TO DO: Copy only this: the line containing "placing and export", the line containing "bpy.data.objects.remove(obj)", and every line between them, exactly as written.

═══ PROVIDED MATERIAL

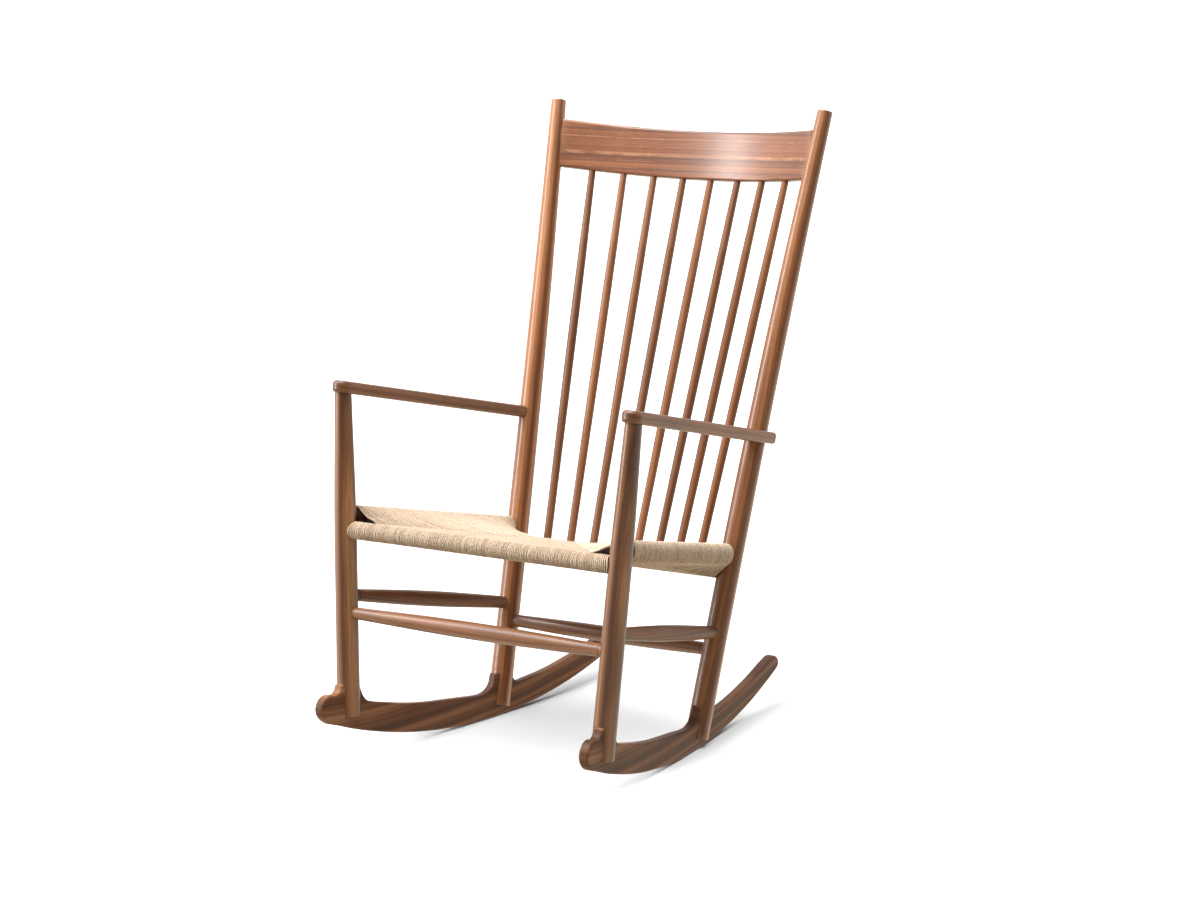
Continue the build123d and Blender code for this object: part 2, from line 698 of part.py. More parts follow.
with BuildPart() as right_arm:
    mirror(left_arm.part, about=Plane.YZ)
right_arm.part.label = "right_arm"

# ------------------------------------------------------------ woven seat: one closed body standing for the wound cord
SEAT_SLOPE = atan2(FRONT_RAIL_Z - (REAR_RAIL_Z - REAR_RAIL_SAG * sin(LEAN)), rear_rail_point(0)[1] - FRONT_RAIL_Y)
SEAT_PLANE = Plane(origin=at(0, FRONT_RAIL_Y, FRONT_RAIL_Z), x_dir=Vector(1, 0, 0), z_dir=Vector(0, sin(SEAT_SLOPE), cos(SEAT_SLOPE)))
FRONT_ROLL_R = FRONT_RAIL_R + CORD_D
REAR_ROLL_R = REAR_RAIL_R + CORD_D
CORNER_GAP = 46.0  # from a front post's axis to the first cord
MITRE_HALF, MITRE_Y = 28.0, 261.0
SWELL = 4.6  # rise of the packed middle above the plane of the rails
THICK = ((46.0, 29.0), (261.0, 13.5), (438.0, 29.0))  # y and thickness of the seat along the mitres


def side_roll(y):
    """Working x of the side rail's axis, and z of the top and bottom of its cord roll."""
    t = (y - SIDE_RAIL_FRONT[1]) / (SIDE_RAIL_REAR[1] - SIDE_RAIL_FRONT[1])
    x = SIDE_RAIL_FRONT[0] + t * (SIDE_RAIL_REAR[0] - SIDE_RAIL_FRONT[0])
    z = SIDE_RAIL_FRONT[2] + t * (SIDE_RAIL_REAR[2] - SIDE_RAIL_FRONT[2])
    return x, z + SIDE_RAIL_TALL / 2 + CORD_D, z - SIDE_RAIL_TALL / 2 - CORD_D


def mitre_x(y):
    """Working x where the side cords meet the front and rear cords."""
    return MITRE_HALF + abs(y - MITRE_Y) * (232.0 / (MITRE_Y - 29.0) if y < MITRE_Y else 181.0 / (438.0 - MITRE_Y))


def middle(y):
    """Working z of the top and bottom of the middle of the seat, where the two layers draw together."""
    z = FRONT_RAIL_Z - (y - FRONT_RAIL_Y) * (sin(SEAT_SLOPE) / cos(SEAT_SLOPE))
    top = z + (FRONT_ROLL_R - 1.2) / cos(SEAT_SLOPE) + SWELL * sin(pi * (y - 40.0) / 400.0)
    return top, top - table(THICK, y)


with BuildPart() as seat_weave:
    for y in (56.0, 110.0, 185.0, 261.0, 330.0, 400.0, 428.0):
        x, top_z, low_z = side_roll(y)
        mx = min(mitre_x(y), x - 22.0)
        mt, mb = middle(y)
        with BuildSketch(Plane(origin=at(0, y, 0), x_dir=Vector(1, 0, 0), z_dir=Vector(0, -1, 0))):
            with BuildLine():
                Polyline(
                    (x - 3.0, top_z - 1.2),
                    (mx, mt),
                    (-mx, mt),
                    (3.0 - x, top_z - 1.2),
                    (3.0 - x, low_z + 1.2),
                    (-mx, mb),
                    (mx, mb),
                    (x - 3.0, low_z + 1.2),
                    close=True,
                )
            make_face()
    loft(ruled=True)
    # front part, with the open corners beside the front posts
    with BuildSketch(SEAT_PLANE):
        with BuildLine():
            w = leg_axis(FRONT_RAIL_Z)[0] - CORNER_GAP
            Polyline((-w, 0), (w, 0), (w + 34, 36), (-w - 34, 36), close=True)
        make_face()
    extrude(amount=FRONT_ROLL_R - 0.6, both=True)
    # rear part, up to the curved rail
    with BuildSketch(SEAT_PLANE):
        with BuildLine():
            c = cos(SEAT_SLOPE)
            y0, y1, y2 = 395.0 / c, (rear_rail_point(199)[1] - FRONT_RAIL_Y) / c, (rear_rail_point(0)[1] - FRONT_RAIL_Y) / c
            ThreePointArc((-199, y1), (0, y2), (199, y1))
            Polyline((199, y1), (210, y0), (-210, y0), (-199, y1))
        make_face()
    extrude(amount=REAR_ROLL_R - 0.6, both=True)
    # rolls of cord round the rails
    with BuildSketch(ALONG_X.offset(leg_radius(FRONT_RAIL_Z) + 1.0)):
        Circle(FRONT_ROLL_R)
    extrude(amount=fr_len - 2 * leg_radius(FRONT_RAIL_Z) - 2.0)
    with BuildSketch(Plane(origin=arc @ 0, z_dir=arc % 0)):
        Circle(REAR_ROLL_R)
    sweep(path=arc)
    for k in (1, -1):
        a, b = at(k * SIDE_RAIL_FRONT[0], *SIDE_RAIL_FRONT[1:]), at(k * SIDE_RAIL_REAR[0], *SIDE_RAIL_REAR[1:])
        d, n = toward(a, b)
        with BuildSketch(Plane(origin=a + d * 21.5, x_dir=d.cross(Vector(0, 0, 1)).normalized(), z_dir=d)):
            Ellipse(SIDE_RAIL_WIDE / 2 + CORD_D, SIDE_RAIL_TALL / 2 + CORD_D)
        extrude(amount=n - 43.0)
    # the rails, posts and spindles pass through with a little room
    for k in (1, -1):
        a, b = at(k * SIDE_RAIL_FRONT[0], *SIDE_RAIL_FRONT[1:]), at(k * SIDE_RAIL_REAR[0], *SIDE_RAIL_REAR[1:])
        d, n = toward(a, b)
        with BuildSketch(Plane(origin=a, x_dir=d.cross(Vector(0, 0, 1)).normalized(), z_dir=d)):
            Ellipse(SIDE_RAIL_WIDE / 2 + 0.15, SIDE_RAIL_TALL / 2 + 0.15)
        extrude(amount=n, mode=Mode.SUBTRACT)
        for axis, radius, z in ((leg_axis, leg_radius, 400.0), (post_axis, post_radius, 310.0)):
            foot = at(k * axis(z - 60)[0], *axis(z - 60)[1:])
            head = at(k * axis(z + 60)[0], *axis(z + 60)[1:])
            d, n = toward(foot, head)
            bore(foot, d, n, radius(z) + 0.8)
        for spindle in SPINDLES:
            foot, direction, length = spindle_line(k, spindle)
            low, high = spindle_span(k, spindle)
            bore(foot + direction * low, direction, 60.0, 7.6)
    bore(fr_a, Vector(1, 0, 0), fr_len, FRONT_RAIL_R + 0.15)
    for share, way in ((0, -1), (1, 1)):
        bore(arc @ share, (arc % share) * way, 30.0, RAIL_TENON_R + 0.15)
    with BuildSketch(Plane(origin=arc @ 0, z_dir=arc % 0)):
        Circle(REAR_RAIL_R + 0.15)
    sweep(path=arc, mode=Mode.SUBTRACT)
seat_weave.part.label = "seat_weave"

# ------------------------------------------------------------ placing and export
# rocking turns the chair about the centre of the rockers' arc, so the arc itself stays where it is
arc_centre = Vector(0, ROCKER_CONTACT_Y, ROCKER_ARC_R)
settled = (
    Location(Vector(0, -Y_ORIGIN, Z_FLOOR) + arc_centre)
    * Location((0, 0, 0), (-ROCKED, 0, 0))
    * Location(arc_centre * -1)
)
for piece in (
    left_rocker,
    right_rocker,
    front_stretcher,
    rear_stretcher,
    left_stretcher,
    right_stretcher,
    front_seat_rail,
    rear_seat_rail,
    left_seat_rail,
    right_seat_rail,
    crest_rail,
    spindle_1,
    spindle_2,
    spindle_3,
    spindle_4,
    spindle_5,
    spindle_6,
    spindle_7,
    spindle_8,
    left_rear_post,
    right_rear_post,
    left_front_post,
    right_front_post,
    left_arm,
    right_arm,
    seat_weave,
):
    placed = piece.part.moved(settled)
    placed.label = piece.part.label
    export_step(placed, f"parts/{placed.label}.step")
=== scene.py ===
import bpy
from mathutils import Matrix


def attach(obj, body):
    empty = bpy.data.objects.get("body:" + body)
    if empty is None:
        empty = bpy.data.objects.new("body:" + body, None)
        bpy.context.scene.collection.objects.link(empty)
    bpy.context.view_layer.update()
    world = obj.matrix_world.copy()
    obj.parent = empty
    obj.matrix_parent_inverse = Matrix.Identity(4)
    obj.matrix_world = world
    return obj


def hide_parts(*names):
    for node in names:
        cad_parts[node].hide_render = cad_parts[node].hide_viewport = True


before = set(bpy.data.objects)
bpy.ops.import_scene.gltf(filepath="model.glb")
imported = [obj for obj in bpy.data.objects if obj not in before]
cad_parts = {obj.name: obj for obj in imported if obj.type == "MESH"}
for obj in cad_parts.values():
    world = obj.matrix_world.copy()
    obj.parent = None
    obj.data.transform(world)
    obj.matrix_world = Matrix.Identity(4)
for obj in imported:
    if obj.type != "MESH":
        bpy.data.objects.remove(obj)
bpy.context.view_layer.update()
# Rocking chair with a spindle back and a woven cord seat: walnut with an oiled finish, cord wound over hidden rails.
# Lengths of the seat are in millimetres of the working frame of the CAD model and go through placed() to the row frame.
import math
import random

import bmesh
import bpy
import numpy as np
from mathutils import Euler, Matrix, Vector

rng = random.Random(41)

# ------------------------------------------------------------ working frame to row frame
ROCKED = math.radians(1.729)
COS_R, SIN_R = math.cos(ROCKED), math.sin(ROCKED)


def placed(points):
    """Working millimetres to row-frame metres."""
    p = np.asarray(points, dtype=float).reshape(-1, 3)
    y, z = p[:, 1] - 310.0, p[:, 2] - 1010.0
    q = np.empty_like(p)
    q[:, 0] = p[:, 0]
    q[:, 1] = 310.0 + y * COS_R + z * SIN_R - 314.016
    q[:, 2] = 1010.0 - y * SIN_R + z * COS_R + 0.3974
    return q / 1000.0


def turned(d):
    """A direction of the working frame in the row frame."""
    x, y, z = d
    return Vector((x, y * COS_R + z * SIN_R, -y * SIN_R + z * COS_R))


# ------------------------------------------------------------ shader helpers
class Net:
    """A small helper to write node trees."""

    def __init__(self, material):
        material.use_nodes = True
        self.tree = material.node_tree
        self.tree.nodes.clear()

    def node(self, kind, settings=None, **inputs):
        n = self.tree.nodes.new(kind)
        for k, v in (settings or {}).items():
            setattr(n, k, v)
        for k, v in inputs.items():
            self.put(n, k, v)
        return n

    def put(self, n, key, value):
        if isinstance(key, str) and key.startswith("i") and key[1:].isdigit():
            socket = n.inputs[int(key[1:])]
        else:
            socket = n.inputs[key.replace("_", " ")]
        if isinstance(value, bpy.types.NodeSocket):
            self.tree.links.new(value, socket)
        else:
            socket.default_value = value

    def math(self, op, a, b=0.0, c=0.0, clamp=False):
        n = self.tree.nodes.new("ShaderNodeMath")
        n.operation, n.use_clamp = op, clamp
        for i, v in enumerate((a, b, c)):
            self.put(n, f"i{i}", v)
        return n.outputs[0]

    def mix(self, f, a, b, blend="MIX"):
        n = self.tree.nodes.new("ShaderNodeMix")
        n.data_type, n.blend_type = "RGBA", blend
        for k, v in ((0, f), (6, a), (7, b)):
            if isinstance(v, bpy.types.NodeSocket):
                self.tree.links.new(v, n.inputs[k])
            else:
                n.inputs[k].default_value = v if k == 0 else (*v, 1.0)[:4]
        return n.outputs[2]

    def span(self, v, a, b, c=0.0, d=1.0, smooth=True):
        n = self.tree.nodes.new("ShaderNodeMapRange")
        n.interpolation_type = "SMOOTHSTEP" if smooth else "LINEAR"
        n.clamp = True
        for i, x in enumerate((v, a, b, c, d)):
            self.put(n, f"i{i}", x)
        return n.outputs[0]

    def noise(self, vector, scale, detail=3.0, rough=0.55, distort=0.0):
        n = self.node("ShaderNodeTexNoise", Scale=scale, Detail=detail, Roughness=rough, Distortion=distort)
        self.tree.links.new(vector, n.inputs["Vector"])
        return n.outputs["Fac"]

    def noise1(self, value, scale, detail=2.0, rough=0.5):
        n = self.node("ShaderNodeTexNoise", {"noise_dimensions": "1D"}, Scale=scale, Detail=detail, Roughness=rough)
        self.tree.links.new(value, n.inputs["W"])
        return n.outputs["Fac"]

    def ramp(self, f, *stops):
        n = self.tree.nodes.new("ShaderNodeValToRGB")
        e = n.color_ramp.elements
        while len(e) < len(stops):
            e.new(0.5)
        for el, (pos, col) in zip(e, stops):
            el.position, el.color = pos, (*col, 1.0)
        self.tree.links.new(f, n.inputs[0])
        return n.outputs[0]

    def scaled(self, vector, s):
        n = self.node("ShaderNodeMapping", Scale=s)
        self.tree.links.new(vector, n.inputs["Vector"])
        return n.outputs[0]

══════

SOLUTION TO THIS PROBLEM:
# ------------------------------------------------------------ placing and export
# rocking turns the chair about the centre of the rockers' arc, so the arc itself stays where it is
arc_centre = Vector(0, ROCKER_CONTACT_Y, ROCKER_ARC_R)
settled = (
    Location(Vector(0, -Y_ORIGIN, Z_FLOOR) + arc_centre)
    * Location((0, 0, 0), (-ROCKED, 0, 0))
    * Location(arc_centre * -1)
)
for piece in (
    left_rocker,
    right_rocker,
    front_stretcher,
    rear_stretcher,
    left_stretcher,
    right_stretcher,
    front_seat_rail,
    rear_seat_rail,
    left_seat_rail,
    right_seat_rail,
    crest_rail,
    spindle_1,
    spindle_2,
    spindle_3,
    spindle_4,
    spindle_5,
    spindle_6,
    spindle_7,
    spindle_8,
    left_rear_post,
    right_rear_post,
    left_front_post,
    right_front_post,
    left_arm,
    right_arm,
    seat_weave,
):
    placed = piece.part.moved(settled)
    placed.label = piece.part.label
    export_step(placed, f"parts/{placed.label}.step")
=== scene.py ===
import bpy
from mathutils import Matrix


def attach(obj, body):
    empty = bpy.data.objects.get("body:" + body)
    if empty is None:
        empty = bpy.data.objects.new("body:" + body, None)
        bpy.context.scene.collection.objects.link(empty)
    bpy.context.view_layer.update()
    world = obj.matrix_world.copy()
    obj.parent = empty
    obj.matrix_parent_inverse = Matrix.Identity(4)
    obj.matrix_world = world
    return obj


def hide_parts(*names):
    for node in names:
        cad_parts[node].hide_render = cad_parts[node].hide_viewport = True


before = set(bpy.data.objects)
bpy.ops.import_scene.gltf(filepath="model.glb")
imported = [obj for obj in bpy.data.objects if obj not in before]
cad_parts = {obj.name: obj for obj in imported if obj.type == "MESH"}
for obj in cad_parts.values():
    world = obj.matrix_world.copy()
    obj.parent = None
    obj.data.transform(world)
    obj.matrix_world = Matrix.Identity(4)
for obj in imported:
    if obj.type != "MESH":
        bpy.data.objects.remove(obj)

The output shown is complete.